As happens at the later stages of life, one of our members is in a nursing home and I visited her as I nearly always do when I come to Fort Worth. She has been given one of life’s most dramatic challenges to dance with, but I was inspired with how she is doing just that. Here is a prose poem I wrote about some of what I learned from her.
Sylvia Jean
Our bodies embrace in a full-bodied hug, confirming
our deeply connected 25 year sisterhood. Seated at the
café table, as in the long ago, we tell each other our
dreams. She speaks of a woman who tells her what’s
going on, and scolds her for not getting it right. I
refrain from admitting, even to myself, that her
dreams seem dreadful nightmares to me.
“I’m noticing my head,” she tells me and I see the
familiar sheepish smile. “You might think it’s silly
to be noticing my head,” she says and she chuckles,
knowing she can trust me with this information.

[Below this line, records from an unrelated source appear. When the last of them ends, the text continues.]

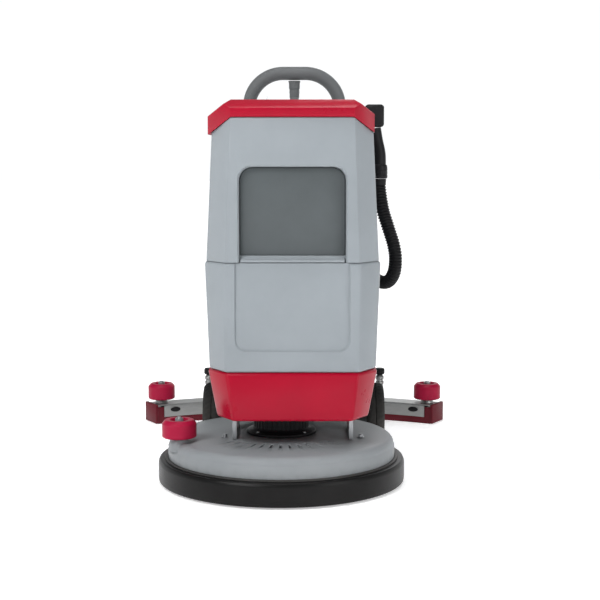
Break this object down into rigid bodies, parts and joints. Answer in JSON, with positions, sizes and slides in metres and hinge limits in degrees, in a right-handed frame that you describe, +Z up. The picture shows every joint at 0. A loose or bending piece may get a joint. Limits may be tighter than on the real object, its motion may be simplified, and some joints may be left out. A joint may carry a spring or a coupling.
{
  "type": "floor scrubber machine",
  "caption": "Walk-behind floor scrubber dryer with stacked grey tanks, red lid and cover, round brush deck, curved rear squeegee and loop handle.",
  "frame": {"origin": "on the floor, under the middle of the bounding box", "axes": "+Z up, -Y the machine's front (brush deck), +X to the right when the machine is seen from its front"},
  "size_m": [0.8388, 1.1396, 0.9935],
  "materials": {
    "tank_grey": "satin moulded",
    "window_dark": "smooth dark",
    "cover_red": "satin gloss",
    "deck_grey": "fine textured",
    "handle_grey": "fine textured",
    "black_plastic": "satin",
    "skirt_rubber": "satin",
    "tyre_rubber": "matte",
    "blade_red": "matte",
    "roller_red": "satin",
    "steel": "brushed",
    "alloy": "satin cast",
    "black_steel": "satin powder coat",
    "bristle": "bristle",
    "lens": "glossy"
  },
  "bodies": {
    "chassis": {"chassis_frame": "black_steel", "solution_tank": "tank_grey", "battery_left": "black_plastic", "battery_right": "black_plastic", "front_cover": "cover_red", "transaxle": "handle_grey", "rear_housing": "tank_grey", "vacuum_motor": "handle_grey", "dashboard_panel": "window_dark", "display_lens": "lens", "handle_loop": "handle_grey", "handle_stem": "handle_grey"},
    "drive_wheel_left": {"tyre_left": "tyre_rubber", "wheel_hub_left": "handle_grey"},
    "drive_wheel_right": {"tyre_right": "tyre_rubber", "wheel_hub_right": "handle_grey"},
    "caster_left": {"caster_fork_left": "steel"},
    "caster_right": {"caster_fork_right": "steel"},
    "caster_roller_left": {"caster_wheel_left": "tyre_rubber"},
    "caster_roller_right": {"caster_wheel_right": "tyre_rubber"},
    "recovery": {"recovery_tank": "tank_grey", "window_insert": "window_dark", "suction_pipe": "tank_grey", "float_cage": "cover_red", "drain_hose": "black_plastic", "drain_neck": "black_plastic", "drain_cap": "black_plastic", "drain_elbow": "black_plastic"},
    "lid": {"tank_lid": "cover_red"},
    "link": {"deck_link": "steel"},
    "deck": {"brush_deck": "deck_grey", "deck_hanger_left": "steel", "deck_hanger_right": "steel", "deck_skirt": "skirt_rubber", "skirt_strap": "steel", "brush_motor": "black_plastic"},
    "bumper": {"deck_roller": "roller_red"},
    "brush": {"brush_bristles": "bristle", "pad_driver": "cover_red", "brush_hub": "steel"},
    "arm": {"squeegee_arm": "black_steel"},
    "squeegee": {"squeegee_body": "alloy", "front_blade": "blade_red", "rear_blade": "blade_red", "front_clamp": "alloy", "end_flap_left": "blade_red", "end_flap_right": "blade_red", "adjuster_stud_left": "alloy", "adjuster_stud_right": "alloy"},
    "adjuster_left": {"adjuster_knob_left": "black_plastic"},
    "adjuster_right": {"adjuster_knob_right": "black_plastic"},
    "bumper_left": {"squeegee_roller_left": "roller_red"},
    "bumper_right": {"squeegee_roller_right": "roller_red"},
    "lever": {"squeegee_lever": "black_steel"},
    "pedal": {"deck_pedal": "black_steel"},
    "key": {"key_switch": "steel"},
    "brush_switch": {"brush_button": "tank_grey"},
    "vacuum_switch": {"vacuum_button": "tank_grey"},
    "water": {"water_knob": "handle_grey"},
    "trigger": {"drive_trigger": "handle_grey"}
  },
  "joints": [
    {"name": "drive_wheel_left_spin", "type": "hinge", "parent": "chassis", "child": "drive_wheel_left", "pos_m": [-0.2055, 0.05175, 0.0825], "axis": [1, 0, 0], "continuous": true},
    {"name": "caster_left_swivel", "type": "hinge", "parent": "chassis", "child": "caster_left", "pos_m": [-0.12, 0.30175, 0.117], "axis": [0, 0, 1], "continuous": true},
    {"name": "caster_left_roll", "type": "hinge", "parent": "caster_left", "child": "caster_roller_left", "pos_m": [-0.12, 0.33175, 0.0375], "axis": [1, 0, 0], "continuous": true},
    {"name": "drive_wheel_right_spin", "type": "hinge", "parent": "chassis", "child": "drive_wheel_right", "pos_m": [0.2055, 0.05175, 0.0825], "axis": [1, 0, 0], "continuous": true},
    {"name": "caster_right_swivel", "type": "hinge", "parent": "chassis", "child": "caster_right", "pos_m": [0.12, 0.30175, 0.117], "axis": [0, 0, 1], "continuous": true},
    {"name": "caster_right_roll", "type": "hinge", "parent": "caster_right", "child": "caster_roller_right", "pos_m": [0.12, 0.33175, 0.0375], "axis": [1, 0, 0], "continuous": true},
    {"name": "tank_tilt", "type": "hinge", "parent": "chassis", "child": "recovery", "pos_m": [0, -0.47025, 0.5075], "axis": [1, 0, 0], "range_deg": [0, 70]},
    {"name": "lid_open", "type": "hinge", "parent": "recovery", "child": "lid", "pos_m": [0, 0.32775, 0.8285], "axis": [-1, 0, 0], "range_deg": [0, 85]},
    {"name": "deck_lift", "type": "hinge", "parent": "chassis", "child": "link", "pos_m": [0, -0.03825, 0.185], "axis": [-1, 0, 0], "range_deg": [0, 8]},
    {"name": "deck_level", "type": "hinge", "parent": "link", "child": "deck", "pos_m": [0, -0.23825, 0.158], "axis": [-1, 0, 0], "range_deg": [-8, 0]},
    {"name": "deck_roller_spin", "type": "hinge", "parent": "deck", "child": "bumper", "pos_m": [-0.253, -0.37825, 0.136], "axis": [0, 0, 1], "continuous": true},
    {"name": "brush_spin", "type": "hinge", "parent": "deck", "child": "brush", "pos_m": [-0.0265, -0.28825, 0.05], "axis": [0, 0, 1], "continuous": true},
    {"name": "squeegee_lift", "type": "hinge", "parent": "chassis", "child": "arm", "pos_m": [0, 0.29175, 0.15], "axis": [1, 0, 0], "range_deg": [0, 9]},
    {"name": "squeegee_swivel", "type": "hinge", "parent": "arm", "child": "squeegee", "pos_m": [0, 0.48775, 0.068], "axis": [0, 0, 1], "range_deg": [-8, 8]},
    {"name": "adjuster_left_turn", "type": "hinge", "parent": "squeegee", "child": "adjuster_left", "pos_m": [-0.243, 0.45044, 0.13], "axis": [0, 0, 1], "continuous": true},
    {"name": "bumper_left_spin", "type": "hinge", "parent": "squeegee", "child": "bumper_left", "pos_m": [-0.373, 0.39675, 0.085], "axis": [0, 0, 1], "continuous": true},
    {"name": "adjuster_right_turn", "type": "hinge", "parent": "squeegee", "child": "adjuster_right", "pos_m": [0.243, 0.45044, 0.13], "axis": [0, 0, 1], "continuous": true},
    {"name": "bumper_right_spin", "type": "hinge", "parent": "squeegee", "child": "bumper_right", "pos_m": [0.373, 0.39675, 0.085], "axis": [0, 0, 1], "continuous": true},
    {"name": "squeegee_lever_pull", "type": "hinge", "parent": "chassis", "child": "lever", "pos_m": [0.1, 0.45775, 0.7], "axis": [-1, 0, 0], "range_deg": [0, 45]},
    {"name": "deck_pedal_press", "type": "hinge", "parent": "chassis", "child": "pedal", "pos_m": [0.158, 0.36675, 0.235], "axis": [-1, 0, 0], "range_deg": [0, 16]},
    {"name": "key_turn", "type": "hinge", "parent": "chassis", "child": "key", "pos_m": [-0.075, 0.41252, 0.87875], "axis": [0, -0.225, -0.9744], "range_deg": [0, 90]},
    {"name": "water_knob_turn", "type": "hinge", "parent": "chassis", "child": "water", "pos_m": [0.075, 0.41252, 0.87875], "axis": [0, -0.225, -0.9744], "range_deg": [0, 270]},
    {"name": "drive_trigger_pull", "type": "hinge", "parent": "chassis", "child": "trigger", "pos_m": [0, 0.56175, 0.94863], "axis": [1, 0, 0], "range_deg": [0, 12], "stiffness_Nm_per_rad": 0.4},
    {"name": "brush_switch_press", "type": "slide", "parent": "chassis", "child": "brush_switch", "axis": [0, -0.225, -0.9744], "range_m": [0, 0.0025], "stiffness_N_per_m": 400},
    {"name": "vacuum_switch_press", "type": "slide", "parent": "chassis", "child": "vacuum_switch", "axis": [0, -0.225, -0.9744], "range_m": [0, 0.0025], "stiffness_N_per_m": 400}
  ],
  "couplings": [
    {"joint": "deck_level", "follows": "deck_lift", "ratio": -1},
    {"joint": "squeegee_lever_pull", "follows": "squeegee_lift", "ratio": 5},
    {"joint": "deck_pedal_press", "follows": "deck_lift", "ratio": 2}
  ]
}
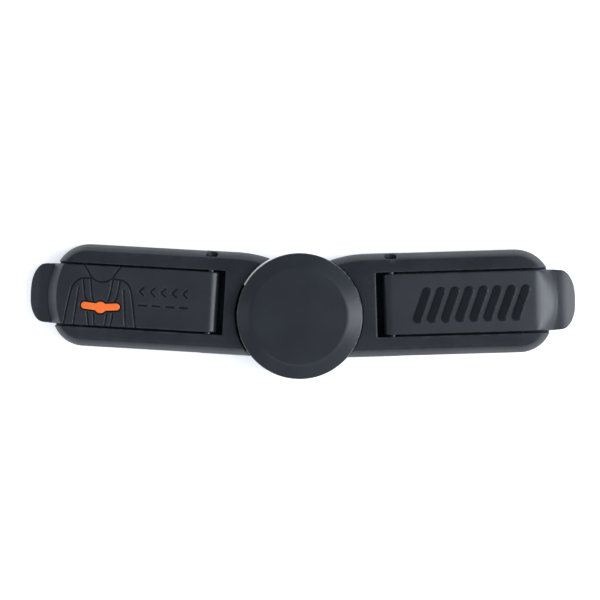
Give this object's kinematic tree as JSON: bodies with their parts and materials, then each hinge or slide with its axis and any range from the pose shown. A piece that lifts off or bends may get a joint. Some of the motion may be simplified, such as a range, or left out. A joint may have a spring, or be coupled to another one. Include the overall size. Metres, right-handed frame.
{
  "type": "harness chest clip",
  "caption": "Chest clip for a child seat harness: hinged strap flaps on both arms, joined by a tongue and a round push button latch.",
  "frame": {"origin": "on the round button's axis, at the flat rear face of the hub", "axes": "+X along the clip towards the arm that holds the latch, +Y up the wearer's chest, +Z out of the front, along the button's axis"},
  "size_m": [0.1658, 0.0399, 0.016],
  "materials": {
    "arm_plastic": "fine moulded texture, satin black",
    "flap_plastic": "fine moulded texture, satin black",
    "button_plastic": "smooth matte black",
    "rear_plastic": "moulded, matte black",
    "tongue_plastic": "glass-filled nylon, matte",
    "inner_plastic": "natural acetal, slightly glossy",
    "marker_plastic": "orange insert, satin",
    "grip_rubber": "soft matte elastomer",
    "steel": "blackened steel",
    "spring_steel": "bright spring wire"
  },
  "bodies": {
    "right_half": {"right_shell": "arm_plastic", "right_back_plate": "rear_plastic", "right_hinge_pin": "steel", "right_screws": "steel", "hub_screws": "steel", "right_grip_pad": "grip_rubber", "latch_spring": "inner_plastic", "button_spring": "spring_steel"},
    "button": {"button_cap": "button_plastic", "button_carrier": "inner_plastic"},
    "right_flap": {"right_flap": "flap_plastic", "right_flap_strips": "grip_rubber"},
    "left_half": {"left_shell": "arm_plastic", "left_back_plate": "rear_plastic", "tongue_plate": "tongue_plastic", "left_hinge_pin": "steel", "left_screws": "steel", "left_grip_pad": "grip_rubber"},
    "left_flap": {"left_flap": "flap_plastic", "left_flap_strips": "grip_rubber", "clip_marker": "marker_plastic"}
  },
  "joints": [
    {"name": "button_press", "type": "slide", "parent": "right_half", "child": "button", "axis": [0, 0, -1], "range_m": [0, 0.002], "stiffness_N_per_m": 2000, "springref_m": -0.001, "deforming": ["button_spring"]},
    {"name": "tongue_release", "type": "slide", "parent": "right_half", "child": "left_half", "axis": [-1, 0, 0], "range_m": [0, 0.03], "deforming": ["latch_spring"]},
    {"name": "left_flap_hinge", "type": "hinge", "parent": "left_half", "child": "left_flap", "pos_m": [-0.02747, 0.0038, 0.0084], "axis": [0.0436, 0.999, 0], "range_deg": [0, 110]},
    {"name": "right_flap_hinge", "type": "hinge", "parent": "right_half", "child": "right_flap", "pos_m": [0.02747, 0.0038, 0.0084], "axis": [0.0436, -0.999, 0], "range_deg": [0, 110]}
  ]
}
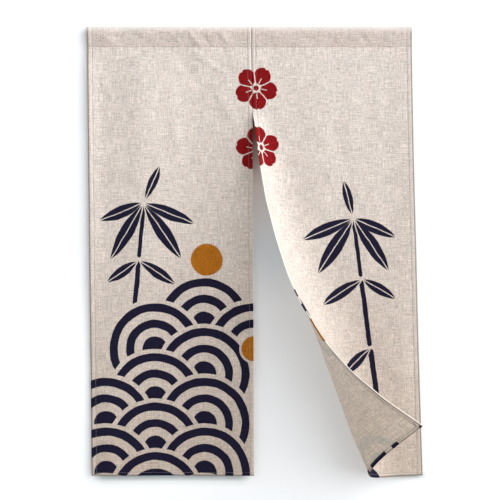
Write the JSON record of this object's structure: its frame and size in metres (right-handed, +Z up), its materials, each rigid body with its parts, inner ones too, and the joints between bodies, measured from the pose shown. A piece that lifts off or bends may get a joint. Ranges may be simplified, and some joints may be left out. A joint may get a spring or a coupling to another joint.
{
  "type": "noren curtain",
  "caption": "Linen-look doorway curtain in two panels with a rod pocket along the top and a centre slit, the right panel swept open so that its corner rolls over.",
  "frame": {"origin": "middle of the curtain's top edge, on the line where a rod holds it up", "axes": "+X to the viewer's right along the top edge, -Y towards the viewer, +Z up"},
  "size_m": [0.88, 0.2315, 1.1753],
  "materials": {
    "linen": "matte woven cloth"
  },
  "bodies": {
    "root": {"left_panel": "linen", "right_panel": "linen", "left_sleeve": "linen", "right_sleeve": "linen"}
  },
  "joints": []
}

I remind her she always was aware of her body and
marvel at how she has kept her curiosity and wonder
at what’s happening in the Now. And her disease is
taking from her all but the Now.
I remind her we’ve been best friends through thick and thin.
“I know and I feel like I’m going to cry.”
“Me too,” I say.
She creates a poem in the moment, a gift to her husband
at his leaving. Some words are incomprehensible, but the
phrases are complete with a song-like rhythm and rhyme.
In the bittersweet moment of my leaving, she constructs
another poem, a gift to me, accompanied by a youthful
smile which takes pride in this accomplishment. We
both seem to know we must keep on keeping on, practicing
letting go, allowing her to become again the child she always was.